A quick Google will give you tonnes of long lists of the best free SEO tools - but they normally take ages to go through and investigate each of the products, only to find paywalls, bad suggestions, or that the software paid to be listed there.
So this is a very short list of the best free SEO tools. I personally use every single one of these in our SEO work, so I can recommend them as useful, valuable, and free.
A classic for a reason. Ahrefs is one of the reasons I got my job at Noisy Little Monkey - I paid $7 for their full website audit and crawled our site, then used all of their super easy-to-read information to sound very knowledgeable in my interview.
I mention it on this free tools list because the free version is amazing too - you can get monthly updates on how your page is doing, new keywords, backlinks & referring pages. I’ve signed up to the regular emails that give us a quick-fire overall report on how our site is doing which is really helpful.
I list this first because their user interface is one of the friendliest to use, so if SEO tools stress you out, this is a good place to start.
Semrush is the Noisy Little Monkey team’s favourite SEO tool. It’s brilliant for keyword analytics and has recently added Keyword Intent indicators to its results - which was the hot topic at BrightonSEO this year. They’re the first platform to do this, which is one of many indicators that they’re one of the industry leaders.
Semrush’s free tools cover loads of different areas from backlinks to site crawls, and even include a feature that helps you structure blog content around a keyword, all for free. You can check out exactly what the free Semrush account offers here.
If you’re new to SEO and need a very easy-to-use interface, Screaming Frog may not be your first choice. That said, it’s an incredible tool and unlocks so much vital information for free and they’ve got some great tutorial videos to help you use it.
Screaming Frog does site crawls, so you can monitor how many images don’t have alt text, what’s 404ing, which pages are missing H2 tags, etc. Once you get the hang of what’s where, it’s pretty easy to use and is a cornerstone in our site audit process for clients.
Also - a handy tip for free content ideas: use Screaming Frog to crawl your competitors who are ranking higher than you. Checking out their H1 and H2 tags can help you identify keywords and content topics you might be missing.
It’s traffic-lighted for ease of use so you can get a quick and easy picture of how you’re doing. Google’s Page Speed Insights tool even suggests how to improve your site’s issues… though you’ll likely need a Developer to implement them!
This is a bit of a cheeky answer but hear me out. As a Marketer, you probably spend too much time trying to work out what is winning on Google and hack the rankings. But it’s easy to forget that you can see what’s going on just by Googling it!
If you’re doing keyword research, don’t forget to actually Google your keyword. You’ll be able to see the SERPs (Search Engine Result’s Pages) on offer, discover if the keyword is actually relevant to your content, and scrape the ‘People also search for’ section. It’s easy to get caught up in using tools all the time and forget that, sometimes, a few of the answers are right in front of you.

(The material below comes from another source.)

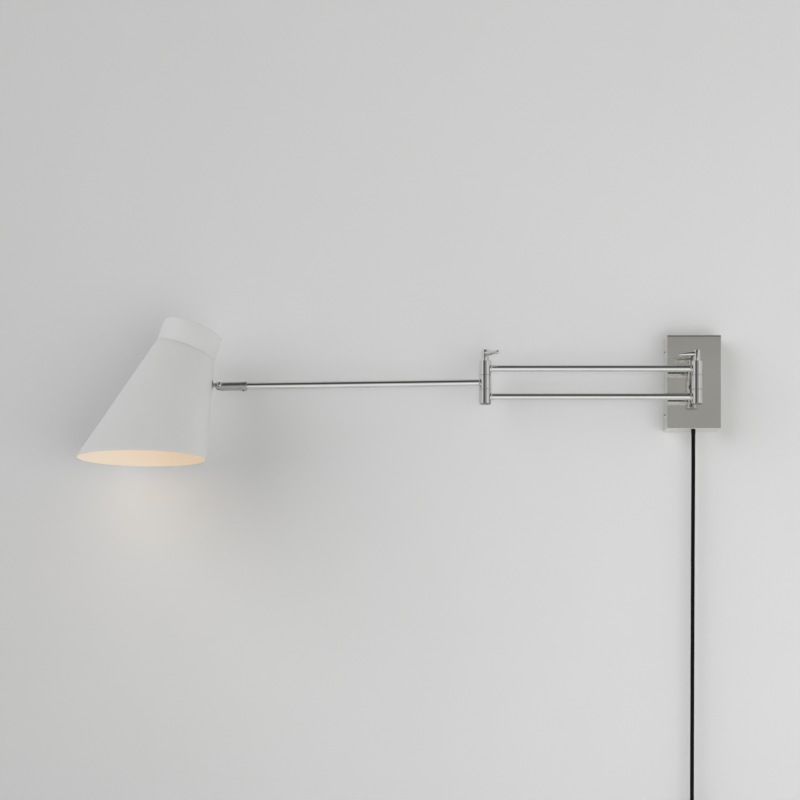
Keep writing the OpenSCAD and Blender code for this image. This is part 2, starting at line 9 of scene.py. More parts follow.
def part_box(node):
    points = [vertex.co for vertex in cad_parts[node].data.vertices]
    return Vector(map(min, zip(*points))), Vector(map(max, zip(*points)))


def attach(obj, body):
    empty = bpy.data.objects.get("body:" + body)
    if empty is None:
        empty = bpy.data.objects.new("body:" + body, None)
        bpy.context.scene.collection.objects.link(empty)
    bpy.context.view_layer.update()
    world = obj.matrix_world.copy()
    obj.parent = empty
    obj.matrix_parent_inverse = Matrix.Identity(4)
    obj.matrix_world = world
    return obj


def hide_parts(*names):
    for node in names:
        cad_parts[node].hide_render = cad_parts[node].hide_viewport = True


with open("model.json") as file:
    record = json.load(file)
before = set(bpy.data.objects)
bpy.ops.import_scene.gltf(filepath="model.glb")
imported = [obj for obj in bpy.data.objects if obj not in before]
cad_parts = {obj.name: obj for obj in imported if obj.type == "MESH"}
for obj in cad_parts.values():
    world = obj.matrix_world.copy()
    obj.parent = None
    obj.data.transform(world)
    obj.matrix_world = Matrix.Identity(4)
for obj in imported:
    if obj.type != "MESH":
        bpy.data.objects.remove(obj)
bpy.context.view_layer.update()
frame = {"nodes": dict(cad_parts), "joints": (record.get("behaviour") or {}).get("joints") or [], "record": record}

An example of the related searches Google gives you. Try running these through Semrush to check for high volume.
This is such a great long-tail keyword tool and also a great option for getting a broader view of content topics and relevant searches within your chosen area. You just put in a keyword or phrase, and it shows you a spider map of related phrases and questions that people are searching for.
Answer the Public doesn’t always work for more obscure keywords, but generally it’s a good one to quickly check in case they have a couple of hidden gems.
I’d say this offering is one of the best badly-kept secrets in the SEO industry. Keywords in Sheets is an amazing Google Sheets template and script library, which includes offerings that autofill keywords for you, even categorising them by type. They have a wide selection of different templates and scripts so it’s worth checking out to see if they’ve automated a quick way of doing something you need.
They’re a little fiddly to get the hang of, but if you know what you’re doing they can save you a lot of time. You’re also going to have to take my word for it and just put in your email, because they don’t offer any visible explanation without it - but it’s definitely worth it if you want to supercharge your search term research.